Test 4. Regularization

$Question 1$

Define L1 and L2 regularization. Write their penalty terms and explain how each influences model weights. Discuss the geometric interpretation of both and when you might prefer one over the other.

Answer 1!

L1 penalty: $λ \sum_{j} | w_{j} |$
- Encourages sparsity—many weights driven exactly to zero.
- Geometry: diamond‑shaped constraint region, corners align with axes → solutions on axes.
L2 penalty: $\frac{λ}{2} \sum_{j} w_{j}^{2}$
- Encourages small but nonzero weights.
- Geometry: circular (ellipsoidal) constraint region → smooth shrinkage.
Preference:
- Use L1 when you want feature selection or interpretability.
- Use L2 when you want to shrink weights smoothly and handle multicollinearity.

$Question 2$

Describe Lasso regression. Provide its optimization objective. Explain how Lasso can perform variable selection and discuss methods for choosing the regularisation parameter $λ$ .

Answer 2!

Objective: $> min_{w} \frac{1}{2 n} \sum_{i = 1}^{n} (y^{(i)} - w^{T} x^{(i)})^{2} + λ \sum_{j} | w_{j} |$
Variable selection: the L1 penalty drives some coefficients exactly to zero, effectively selecting a subset of features.
Choosing $λ$ :
- Cross‑validation (e.g. k‑fold) to balance bias–variance.
- Information criteria (AIC, BIC) when model likelihood is known.
- Regularisation path (LARS algorithm) to inspect coefficient trajectories.

$Question 3$

Describe Ridge regression. Provide its optimization objective and derive the closed‑form solution. Discuss how Ridge addresses multicollinearity and affects the bias–variance trade‑off.

Answer 3!

Objective: $> min_{w} \frac{1}{2 n} \sum_{i = 1}^{n} (y^{(i)} - w^{T} x^{(i)})^{2} + \frac{λ}{2} \sum_{j} w_{j}^{2}$
Closed‑form: $> w = (X^{T} X + λ I)^{- 1} X^{T} y$
Multicollinearity: adding $λ I$ ensures $X^{T} X + λ I$ is invertible, stabilizing estimates.
Bias–variance: increases bias (shrinks coefficients) but reduces variance, often lowering overall error on unseen data.

$Question 4$

Explain weight decay in the context of neural network training. Show how weight decay modifies the standard gradient descent update. How is weight decay equivalent to L2 regularisation, and what implementation differences should you be aware of?

Answer 4!

Standard GD: $w \leftarrow w - η \nabla_{w} L$
With weight decay: $> w \leftarrow w - η (\nabla_{w} L + λ w) ⟺ w \leftarrow (1 - η λ) w - η \nabla_{w} L$
Equivalence: the extra $λ w$ term is exactly the gradient of $\frac{λ}{2} ∥ w ∥^{2}$ .
Implementation:
- Some optimizers (e.g.
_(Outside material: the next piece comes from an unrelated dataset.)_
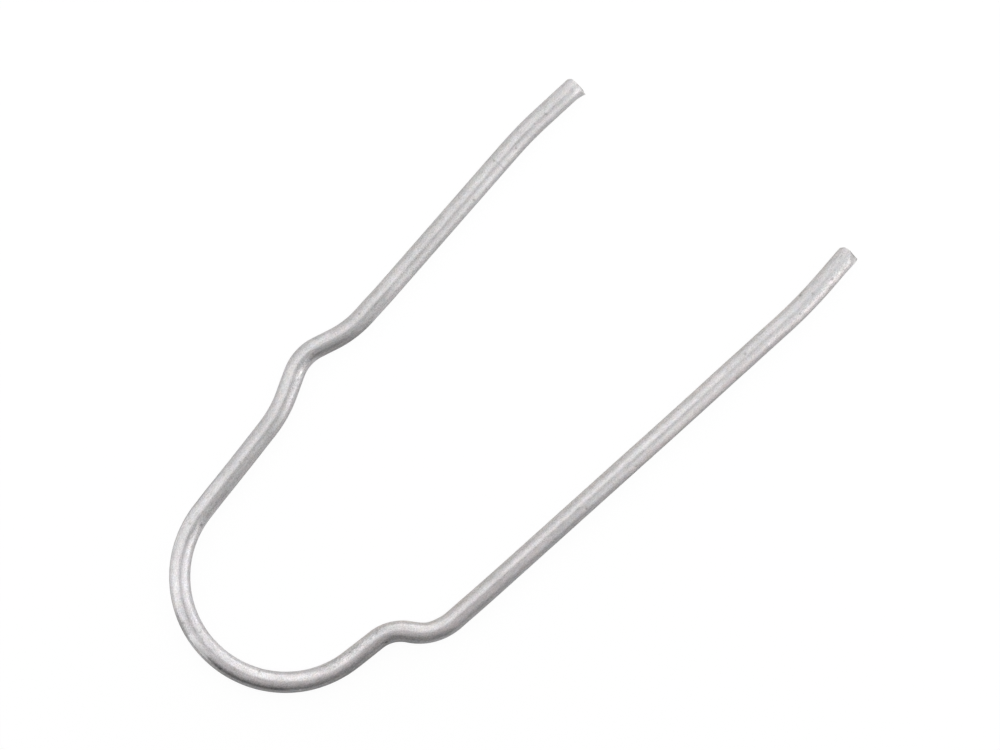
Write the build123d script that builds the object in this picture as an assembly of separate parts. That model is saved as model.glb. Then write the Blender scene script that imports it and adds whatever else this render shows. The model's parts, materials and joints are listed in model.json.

AdamW) decouple weight decay from adaptive learning rates to avoid bias.
- Ensure you apply decay to weights only, not to biases or batch‑norm parameters.

$Question 5$

Describe dropout regularisation. For a given layer, explain what happens during training and inference. What problem does dropout address, and how does it approximate model averaging? How do you choose an appropriate dropout rate?

Answer 5!

Training: randomly “drop” each neuron with probability $p$ , i.e., multiply activations by Bernoulli mask $m_{i} \sim Bern (1 - p)$ .
Inference: scale activations by $1 - p$ (or use inverted dropout at training time).
Addresses: co‑adaptation of neurons, reduces overfitting by forcing redundant representations.
Model averaging: dropout samples a subnetwork each batch; inference approximates averaging over all $2^{n}$ subnetworks.
Choosing $p$ : common values 0.2–0.5; tune via validation—higher for large fully‑connected layers, lower for convolutional layers.

$Question 6$

Explain data augmentation as a regularisation technique. Give examples for image and text data. How does augmentation reduce overfitting, and how do you integrate it into the training pipeline?

Answer 6!

Concept: synthetically increase dataset size by applying label‑preserving transformations.
Image examples: random crops, flips, rotations, color jitter, Gaussian noise.
Text examples: synonym replacement, random insertion/deletion, back‑translation.
Effect: exposes model to varied inputs, making it more robust and reducing overfitting.
Integration: apply augmentations on‑the‑fly during data loading (e.g., in PyTorch Dataset or TensorFlow tf.data), ensuring each epoch sees new variants.